U.Va. Fralin Museum of Art Offers Lecture on French Artist, Followed by Q&A with His Widow

October 03, 2012

Painter and art critic Deborah Rosenthal will give a special lecture in conjunction with The Fralin Museum of Art at the University of Virginia’s exhibition, "Jean Hélion: Reality and Abstraction," on view through Dec. 16. She will speak on “The Artist in Society: Jean Hélion, painter, writer, prisoner” on Oct. 11 at 6:30 p.m. in Campbell Hall, room 153.

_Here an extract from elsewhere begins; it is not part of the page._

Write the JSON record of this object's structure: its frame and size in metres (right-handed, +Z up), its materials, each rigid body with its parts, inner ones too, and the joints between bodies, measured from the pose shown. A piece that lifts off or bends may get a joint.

In the 1930s, Hélion helped found the international artists' group called “Abstraction-Création” in Paris, participated in many important exhibitions in Europe, and forged connections between modern art circles in France and the United States. Between 1936 and 1939, Hélion lived and worked mainly in New York City and Rockbridge Baths, VA. Just as his work was evolving toward a figurative style and everyday themes, Hélion became caught up in World War II, said exhibition curator Matthew Affron, an art history professor in U.Va.’s College of Arts & Sciences.

His 1943 book, “They Shall Not Have Me,” recounts his two years in Nazi POW camps. The book, and his work of the 1930s and early ’40s, give us a picture of this passionate, articulate artist as a man – the artist in society, said Rosenthal.

Following the talk, Rosenthal and Affron, who is also the museum's curator of modern art, will lead a Q&A with Hélion’s widow, Jacqueline Hélion.

Rosenthal is a painter represented by the Bowery Gallery in New York. Her work has also been shown in several other venues including the Lori Bookstein Gallery, Francis Naumann Fine Art, and Schroeder Romero & Shredder. She received a National Endowment for the Arts Critic's Grant for her writing on art, which has been published in Art in America, The New Criterion, and Modern Painters, among other publications. She is a professor in the Westminster College of the Arts at Rider University in New Jersey. As consulting editor for Arcade Publishing, she is editing a new series of books, “Artists and Art.” A frequent curator of exhibitions, she recently organized “Jean Hélion: Five Decades” at Schroeder Romero & Shredder.

The Fralin Museum of Art’s programming is made possible by the generous support of The Joseph and Robert Cornell Memorial Foundation.

The lecture is free and open to the public. For information, call 434-243-2050 or e-mail museumoutreach@virginia.edu. The museum is open Tuesdays through Sundays from noon to 5 p.m., and is located at 155 Rugby Road, one block from the Rotunda.  Admission is free.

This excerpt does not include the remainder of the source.